-- START OF EXTRACTED RECORDS --

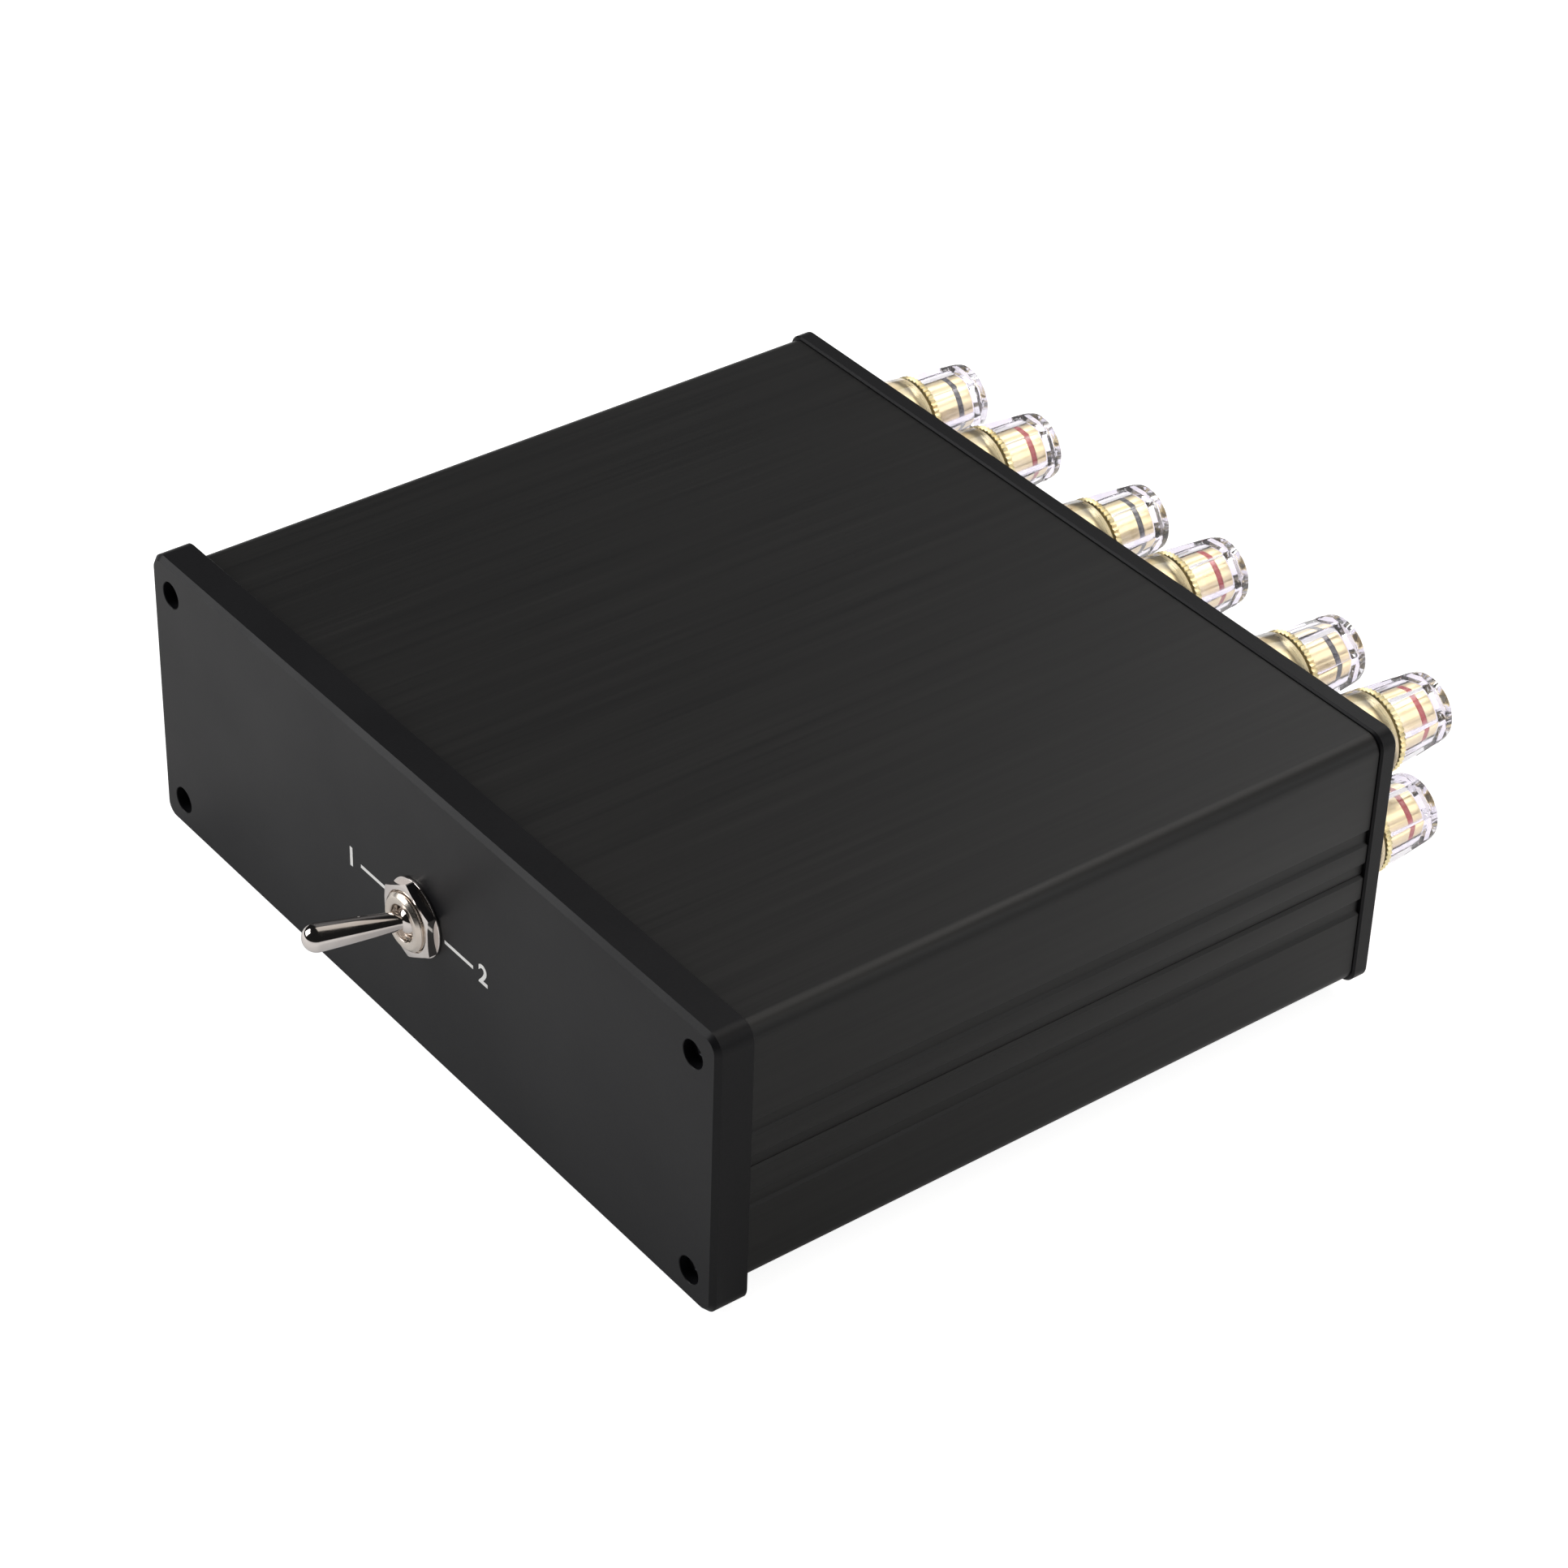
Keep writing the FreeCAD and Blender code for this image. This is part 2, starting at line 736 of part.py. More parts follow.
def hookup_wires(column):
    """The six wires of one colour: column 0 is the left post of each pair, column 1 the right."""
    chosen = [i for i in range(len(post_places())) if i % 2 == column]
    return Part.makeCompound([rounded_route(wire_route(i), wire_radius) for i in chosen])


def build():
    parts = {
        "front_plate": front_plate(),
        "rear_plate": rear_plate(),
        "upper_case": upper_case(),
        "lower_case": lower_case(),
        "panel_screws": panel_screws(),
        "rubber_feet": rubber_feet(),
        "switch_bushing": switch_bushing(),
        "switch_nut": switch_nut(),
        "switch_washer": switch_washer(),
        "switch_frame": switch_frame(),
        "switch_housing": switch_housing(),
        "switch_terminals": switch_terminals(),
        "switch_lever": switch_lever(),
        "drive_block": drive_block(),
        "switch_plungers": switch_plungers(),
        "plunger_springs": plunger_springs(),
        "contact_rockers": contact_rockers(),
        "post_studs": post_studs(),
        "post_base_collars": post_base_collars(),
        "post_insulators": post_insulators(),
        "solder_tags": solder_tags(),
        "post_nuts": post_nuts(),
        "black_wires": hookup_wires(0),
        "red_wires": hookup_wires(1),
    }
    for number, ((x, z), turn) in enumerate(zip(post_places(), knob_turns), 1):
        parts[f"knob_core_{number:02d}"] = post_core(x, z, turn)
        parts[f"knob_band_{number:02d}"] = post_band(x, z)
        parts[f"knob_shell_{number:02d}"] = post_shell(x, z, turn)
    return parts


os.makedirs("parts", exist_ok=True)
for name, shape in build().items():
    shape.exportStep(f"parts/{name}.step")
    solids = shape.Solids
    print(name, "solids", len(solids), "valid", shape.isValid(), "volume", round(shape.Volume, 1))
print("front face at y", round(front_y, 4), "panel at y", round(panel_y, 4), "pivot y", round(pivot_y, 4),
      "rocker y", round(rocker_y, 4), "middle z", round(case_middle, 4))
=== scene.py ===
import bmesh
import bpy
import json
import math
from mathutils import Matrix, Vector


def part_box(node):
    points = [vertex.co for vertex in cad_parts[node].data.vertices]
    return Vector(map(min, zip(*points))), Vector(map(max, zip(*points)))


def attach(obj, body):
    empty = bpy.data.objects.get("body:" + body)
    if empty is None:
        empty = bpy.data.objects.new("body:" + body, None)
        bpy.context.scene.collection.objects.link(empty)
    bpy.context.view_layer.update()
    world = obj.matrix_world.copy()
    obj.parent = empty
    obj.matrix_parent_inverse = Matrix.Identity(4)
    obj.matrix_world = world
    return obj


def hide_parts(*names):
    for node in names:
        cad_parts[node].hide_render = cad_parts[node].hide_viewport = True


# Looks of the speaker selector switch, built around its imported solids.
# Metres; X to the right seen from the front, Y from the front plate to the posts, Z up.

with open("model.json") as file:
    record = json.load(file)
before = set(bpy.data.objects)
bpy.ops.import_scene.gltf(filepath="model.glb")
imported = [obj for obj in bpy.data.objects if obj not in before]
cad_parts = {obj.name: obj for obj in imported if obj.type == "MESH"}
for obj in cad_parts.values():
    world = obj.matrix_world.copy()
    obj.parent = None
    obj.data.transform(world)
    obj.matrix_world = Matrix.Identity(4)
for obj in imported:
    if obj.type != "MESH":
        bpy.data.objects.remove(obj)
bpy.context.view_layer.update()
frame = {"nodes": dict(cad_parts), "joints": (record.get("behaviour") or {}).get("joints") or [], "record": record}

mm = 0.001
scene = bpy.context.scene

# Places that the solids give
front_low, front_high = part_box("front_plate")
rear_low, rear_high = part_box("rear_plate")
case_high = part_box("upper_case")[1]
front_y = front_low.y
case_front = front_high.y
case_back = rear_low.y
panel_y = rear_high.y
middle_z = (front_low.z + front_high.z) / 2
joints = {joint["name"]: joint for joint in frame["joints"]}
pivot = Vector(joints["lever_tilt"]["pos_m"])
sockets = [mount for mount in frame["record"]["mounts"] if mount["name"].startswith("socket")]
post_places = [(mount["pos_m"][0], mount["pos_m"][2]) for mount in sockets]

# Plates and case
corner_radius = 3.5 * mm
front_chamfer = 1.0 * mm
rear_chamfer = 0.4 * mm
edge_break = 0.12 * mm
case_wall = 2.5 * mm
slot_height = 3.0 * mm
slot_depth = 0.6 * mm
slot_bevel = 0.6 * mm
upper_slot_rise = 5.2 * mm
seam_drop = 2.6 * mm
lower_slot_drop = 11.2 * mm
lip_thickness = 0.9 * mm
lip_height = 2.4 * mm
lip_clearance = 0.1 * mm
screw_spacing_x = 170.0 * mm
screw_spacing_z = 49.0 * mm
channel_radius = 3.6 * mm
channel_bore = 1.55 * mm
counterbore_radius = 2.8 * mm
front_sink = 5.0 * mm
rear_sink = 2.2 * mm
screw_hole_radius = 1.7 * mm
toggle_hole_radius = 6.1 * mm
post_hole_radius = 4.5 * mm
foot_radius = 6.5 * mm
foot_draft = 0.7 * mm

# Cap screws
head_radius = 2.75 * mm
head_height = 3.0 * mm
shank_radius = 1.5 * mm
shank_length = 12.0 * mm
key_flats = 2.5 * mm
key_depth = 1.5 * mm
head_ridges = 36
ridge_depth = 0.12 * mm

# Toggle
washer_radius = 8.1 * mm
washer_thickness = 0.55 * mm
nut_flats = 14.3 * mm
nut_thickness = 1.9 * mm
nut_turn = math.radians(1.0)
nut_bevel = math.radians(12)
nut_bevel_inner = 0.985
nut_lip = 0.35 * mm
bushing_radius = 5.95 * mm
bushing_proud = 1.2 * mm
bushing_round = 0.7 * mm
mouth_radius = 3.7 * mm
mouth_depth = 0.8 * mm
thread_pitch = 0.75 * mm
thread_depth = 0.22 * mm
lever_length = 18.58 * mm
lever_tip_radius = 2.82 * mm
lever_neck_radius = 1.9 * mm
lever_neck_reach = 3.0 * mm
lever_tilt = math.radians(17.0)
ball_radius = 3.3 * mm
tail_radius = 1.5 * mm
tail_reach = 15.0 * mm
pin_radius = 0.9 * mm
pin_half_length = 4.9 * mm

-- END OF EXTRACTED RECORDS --
-- START OF EXTRACTED RECORDS --

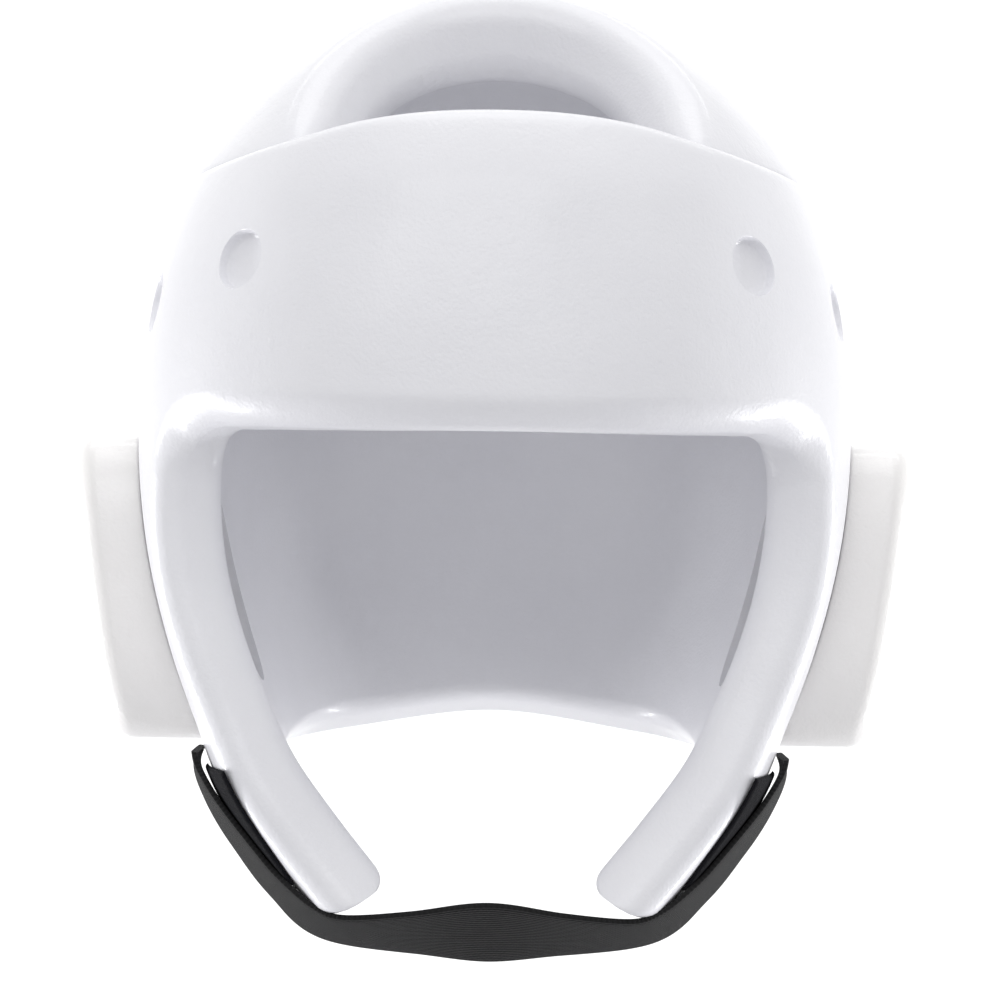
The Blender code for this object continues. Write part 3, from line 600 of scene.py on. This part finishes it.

-- END OF EXTRACTED RECORDS --

In the listing above, locate the line containing "Keep writing the" and the line containing "return parts". Extract those two lines and every line between them, exactly as written, and only those.

Keep writing the FreeCAD and Blender code for this image. This is part 2, starting at line 736 of part.py. More parts follow.
def hookup_wires(column):
    """The six wires of one colour: column 0 is the left post of each pair, column 1 the right."""
    chosen = [i for i in range(len(post_places())) if i % 2 == column]
    return Part.makeCompound([rounded_route(wire_route(i), wire_radius) for i in chosen])


def build():
    parts = {
        "front_plate": front_plate(),
        "rear_plate": rear_plate(),
        "upper_case": upper_case(),
        "lower_case": lower_case(),
        "panel_screws": panel_screws(),
        "rubber_feet": rubber_feet(),
        "switch_bushing": switch_bushing(),
        "switch_nut": switch_nut(),
        "switch_washer": switch_washer(),
        "switch_frame": switch_frame(),
        "switch_housing": switch_housing(),
        "switch_terminals": switch_terminals(),
        "switch_lever": switch_lever(),
        "drive_block": drive_block(),
        "switch_plungers": switch_plungers(),
        "plunger_springs": plunger_springs(),
        "contact_rockers": contact_rockers(),
        "post_studs": post_studs(),
        "post_base_collars": post_base_collars(),
        "post_insulators": post_insulators(),
        "solder_tags": solder_tags(),
        "post_nuts": post_nuts(),
        "black_wires": hookup_wires(0),
        "red_wires": hookup_wires(1),
    }
    for number, ((x, z), turn) in enumerate(zip(post_places(), knob_turns), 1):
        parts[f"knob_core_{number:02d}"] = post_core(x, z, turn)
        parts[f"knob_band_{number:02d}"] = post_band(x, z)
        parts[f"knob_shell_{number:02d}"] = post_shell(x, z, turn)
    return parts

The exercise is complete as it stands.